§ TASK BRIEF: Find the lines with "that" in them and copy them out.

[Items listed in a dataset]
-- begin --

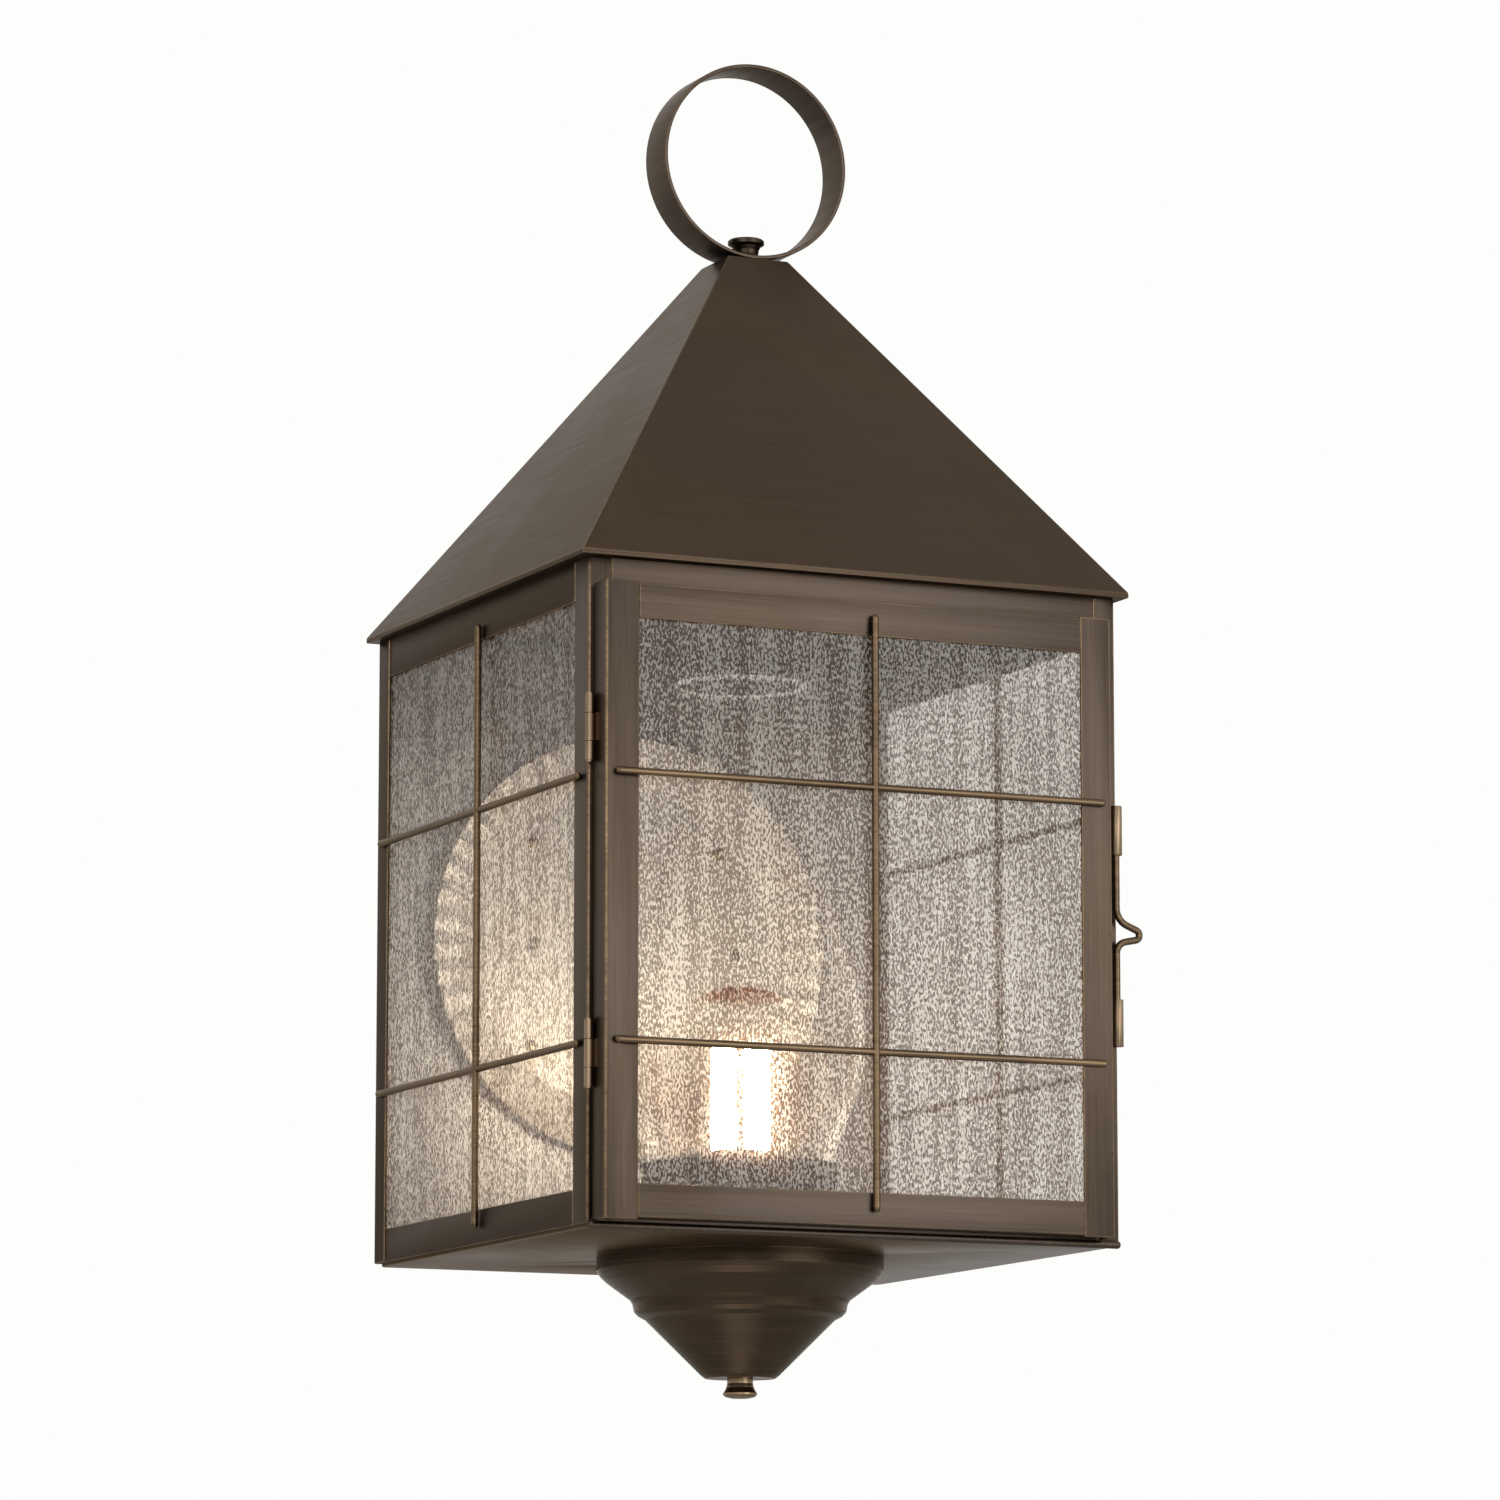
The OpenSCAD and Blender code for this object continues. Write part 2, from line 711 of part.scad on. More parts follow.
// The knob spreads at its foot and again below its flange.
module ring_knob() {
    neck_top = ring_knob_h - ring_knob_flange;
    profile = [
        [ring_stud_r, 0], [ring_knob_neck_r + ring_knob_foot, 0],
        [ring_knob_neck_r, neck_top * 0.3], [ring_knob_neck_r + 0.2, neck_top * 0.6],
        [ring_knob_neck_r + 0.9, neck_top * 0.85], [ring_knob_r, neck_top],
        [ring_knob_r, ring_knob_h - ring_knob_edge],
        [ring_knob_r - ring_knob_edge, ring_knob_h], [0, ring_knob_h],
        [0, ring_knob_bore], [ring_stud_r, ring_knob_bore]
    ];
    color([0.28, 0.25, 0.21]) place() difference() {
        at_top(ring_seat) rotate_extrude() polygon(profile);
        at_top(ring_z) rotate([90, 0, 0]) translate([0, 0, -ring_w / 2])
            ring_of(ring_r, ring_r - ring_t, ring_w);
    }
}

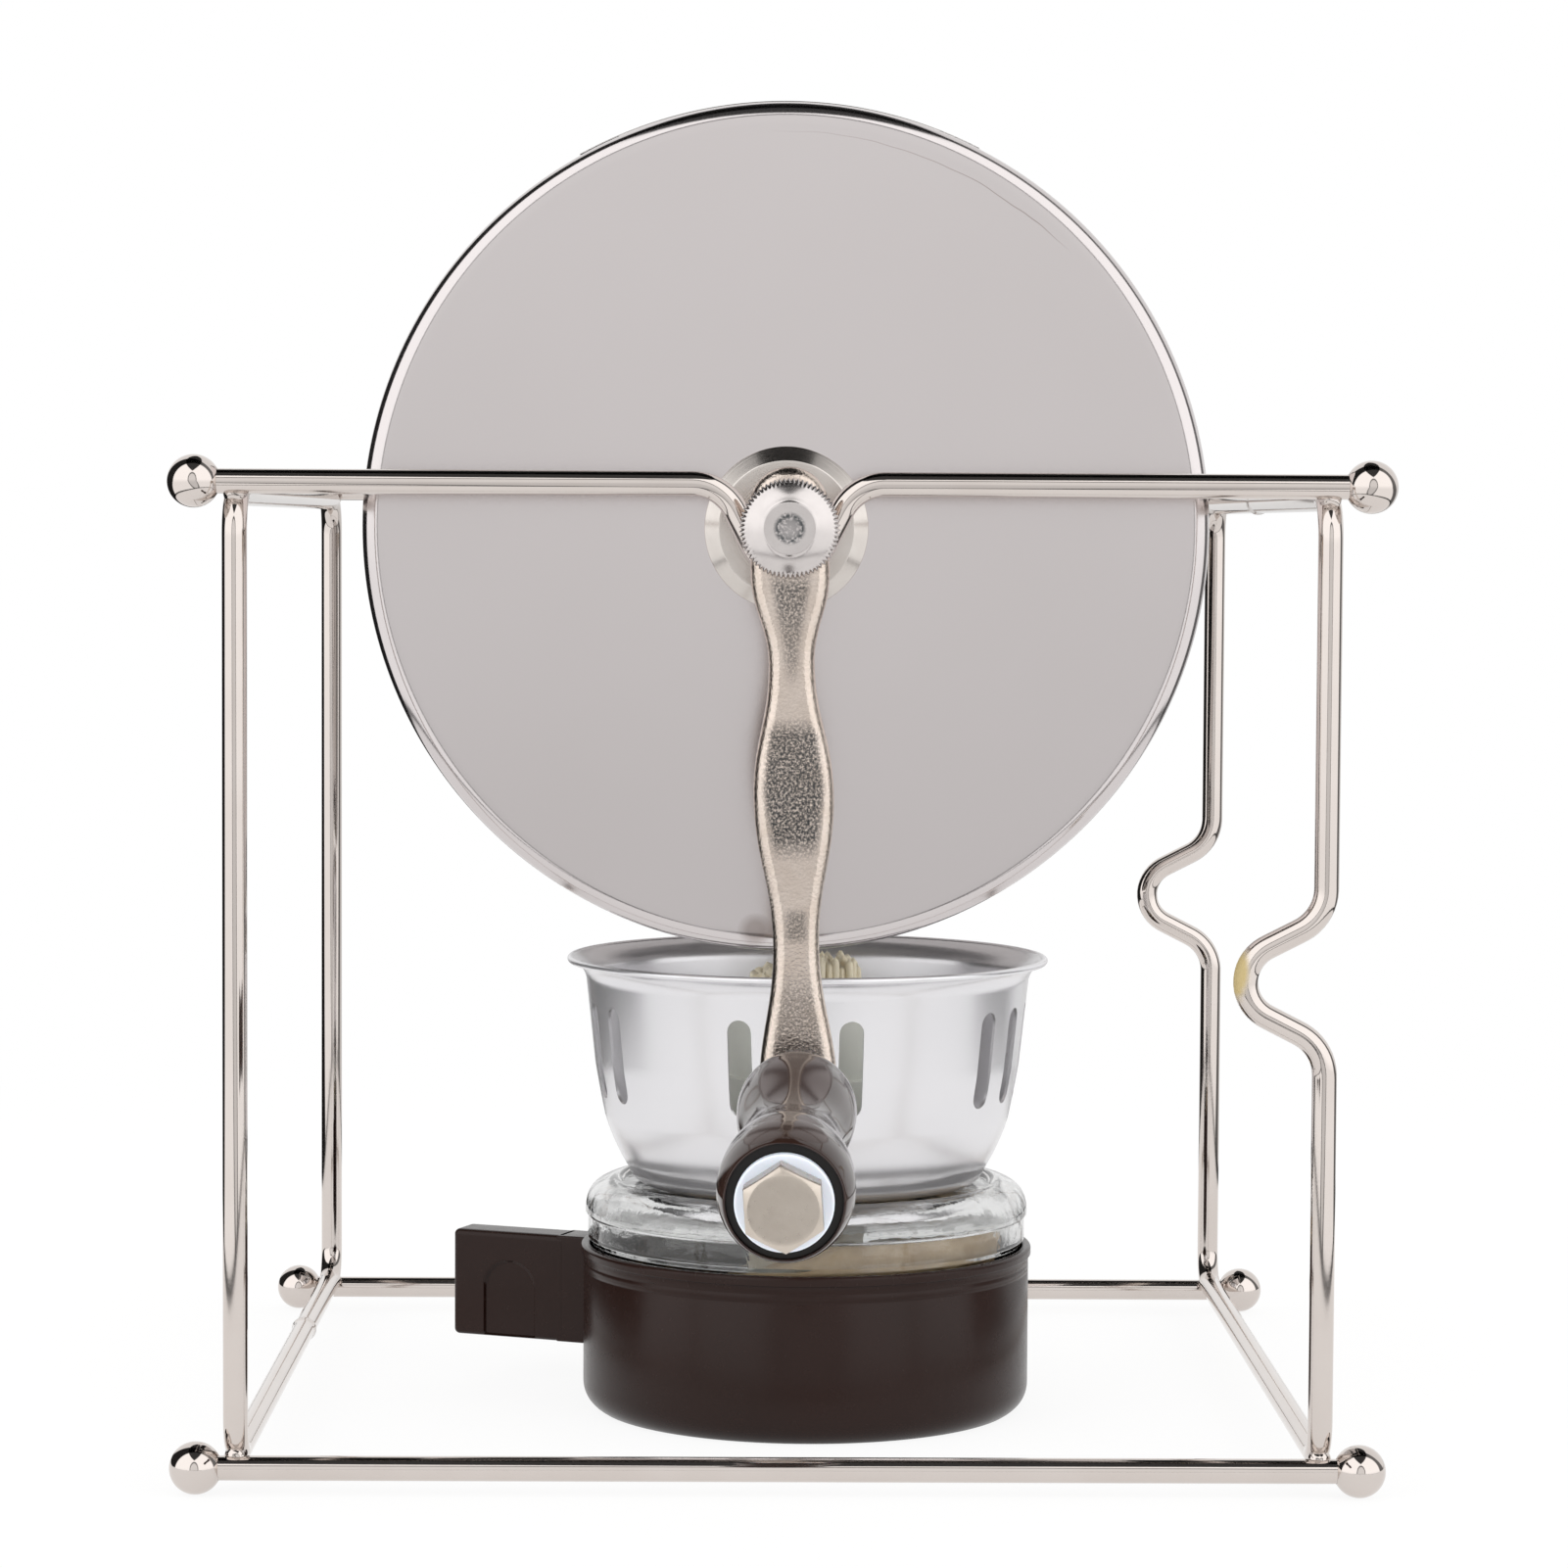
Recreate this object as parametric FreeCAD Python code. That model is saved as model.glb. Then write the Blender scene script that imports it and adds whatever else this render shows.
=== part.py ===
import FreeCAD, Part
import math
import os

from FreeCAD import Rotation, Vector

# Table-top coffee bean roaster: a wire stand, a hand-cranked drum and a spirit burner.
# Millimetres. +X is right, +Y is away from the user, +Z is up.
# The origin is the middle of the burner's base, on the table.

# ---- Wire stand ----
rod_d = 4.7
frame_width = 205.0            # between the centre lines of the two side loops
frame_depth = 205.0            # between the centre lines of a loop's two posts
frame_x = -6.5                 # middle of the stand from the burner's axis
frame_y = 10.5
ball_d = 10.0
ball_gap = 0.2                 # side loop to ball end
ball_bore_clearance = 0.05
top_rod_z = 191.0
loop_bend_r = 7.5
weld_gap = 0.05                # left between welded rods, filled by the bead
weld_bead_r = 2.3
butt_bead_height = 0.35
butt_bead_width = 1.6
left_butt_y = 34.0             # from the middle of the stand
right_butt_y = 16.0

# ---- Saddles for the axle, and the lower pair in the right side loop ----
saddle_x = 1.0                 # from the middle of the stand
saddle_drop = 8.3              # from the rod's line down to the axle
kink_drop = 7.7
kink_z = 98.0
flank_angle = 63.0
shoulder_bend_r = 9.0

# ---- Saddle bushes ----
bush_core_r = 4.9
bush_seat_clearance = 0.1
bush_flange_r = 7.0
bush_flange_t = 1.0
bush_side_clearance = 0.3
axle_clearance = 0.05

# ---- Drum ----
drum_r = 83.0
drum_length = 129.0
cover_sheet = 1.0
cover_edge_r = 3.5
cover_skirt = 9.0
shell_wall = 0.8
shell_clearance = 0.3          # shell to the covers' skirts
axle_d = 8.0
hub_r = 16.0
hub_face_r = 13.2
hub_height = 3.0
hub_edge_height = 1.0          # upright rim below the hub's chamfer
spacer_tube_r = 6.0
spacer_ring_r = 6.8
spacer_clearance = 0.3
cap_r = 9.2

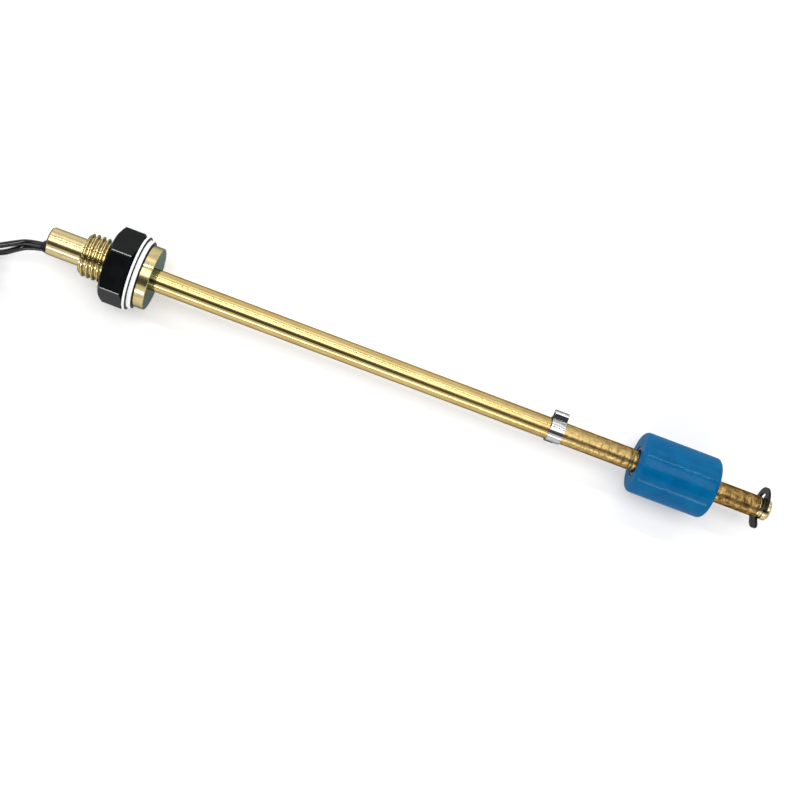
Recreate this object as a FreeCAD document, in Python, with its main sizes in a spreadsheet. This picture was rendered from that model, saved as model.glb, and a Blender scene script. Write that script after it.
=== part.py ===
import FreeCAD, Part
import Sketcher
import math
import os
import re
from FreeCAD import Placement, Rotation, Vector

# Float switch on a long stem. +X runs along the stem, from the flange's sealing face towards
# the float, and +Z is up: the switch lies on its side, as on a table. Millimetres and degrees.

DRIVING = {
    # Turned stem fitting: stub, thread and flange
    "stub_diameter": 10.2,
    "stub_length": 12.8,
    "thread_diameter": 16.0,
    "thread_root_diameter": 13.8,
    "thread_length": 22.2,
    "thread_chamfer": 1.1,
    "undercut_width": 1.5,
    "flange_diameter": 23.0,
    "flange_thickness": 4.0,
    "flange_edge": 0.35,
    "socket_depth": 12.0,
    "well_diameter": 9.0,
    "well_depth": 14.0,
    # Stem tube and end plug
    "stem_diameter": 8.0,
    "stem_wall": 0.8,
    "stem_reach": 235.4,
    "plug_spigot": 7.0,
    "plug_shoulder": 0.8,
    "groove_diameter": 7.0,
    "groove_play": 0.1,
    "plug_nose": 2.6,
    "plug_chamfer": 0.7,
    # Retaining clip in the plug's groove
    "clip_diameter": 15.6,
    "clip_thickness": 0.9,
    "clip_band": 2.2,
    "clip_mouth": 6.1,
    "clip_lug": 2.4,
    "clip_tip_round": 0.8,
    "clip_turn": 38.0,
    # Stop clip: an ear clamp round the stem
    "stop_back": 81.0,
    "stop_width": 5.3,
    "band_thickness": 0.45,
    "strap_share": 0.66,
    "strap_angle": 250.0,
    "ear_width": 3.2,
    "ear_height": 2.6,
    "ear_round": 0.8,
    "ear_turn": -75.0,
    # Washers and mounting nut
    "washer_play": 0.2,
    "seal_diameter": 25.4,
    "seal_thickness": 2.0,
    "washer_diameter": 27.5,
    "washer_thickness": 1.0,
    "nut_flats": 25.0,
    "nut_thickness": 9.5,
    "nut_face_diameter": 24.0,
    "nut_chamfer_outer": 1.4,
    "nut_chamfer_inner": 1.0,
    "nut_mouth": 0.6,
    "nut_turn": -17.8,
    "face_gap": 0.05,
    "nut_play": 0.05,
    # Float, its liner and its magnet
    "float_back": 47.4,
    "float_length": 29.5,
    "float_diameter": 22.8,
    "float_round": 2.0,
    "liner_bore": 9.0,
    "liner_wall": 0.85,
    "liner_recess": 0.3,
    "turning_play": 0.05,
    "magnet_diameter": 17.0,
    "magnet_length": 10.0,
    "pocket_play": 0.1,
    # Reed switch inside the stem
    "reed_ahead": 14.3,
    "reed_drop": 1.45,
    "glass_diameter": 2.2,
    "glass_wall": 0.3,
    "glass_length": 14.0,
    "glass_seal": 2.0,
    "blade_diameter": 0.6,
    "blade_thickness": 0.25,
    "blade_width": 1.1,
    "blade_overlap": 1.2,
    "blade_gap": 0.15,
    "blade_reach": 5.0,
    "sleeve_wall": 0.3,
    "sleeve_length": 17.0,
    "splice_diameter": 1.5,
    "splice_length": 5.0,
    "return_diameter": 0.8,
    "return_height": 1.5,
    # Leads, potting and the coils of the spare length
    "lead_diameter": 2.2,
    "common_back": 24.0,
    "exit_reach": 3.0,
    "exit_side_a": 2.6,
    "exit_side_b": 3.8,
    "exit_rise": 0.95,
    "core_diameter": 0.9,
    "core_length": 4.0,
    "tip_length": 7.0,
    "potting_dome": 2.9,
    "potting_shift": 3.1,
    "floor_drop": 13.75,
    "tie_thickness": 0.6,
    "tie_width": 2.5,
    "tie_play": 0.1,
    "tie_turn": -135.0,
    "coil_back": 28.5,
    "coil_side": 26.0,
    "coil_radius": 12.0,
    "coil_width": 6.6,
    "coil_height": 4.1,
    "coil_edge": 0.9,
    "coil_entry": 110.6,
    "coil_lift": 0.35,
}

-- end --

§ ANSWER TO THIS PROBLEM:
Recreate this object as parametric FreeCAD Python code. That model is saved as model.glb. Then write the Blender scene script that imports it and adds whatever else this render shows.
Recreate this object as a FreeCAD document, in Python, with its main sizes in a spreadsheet. This picture was rendered from that model, saved as model.glb, and a Blender scene script. Write that script after it.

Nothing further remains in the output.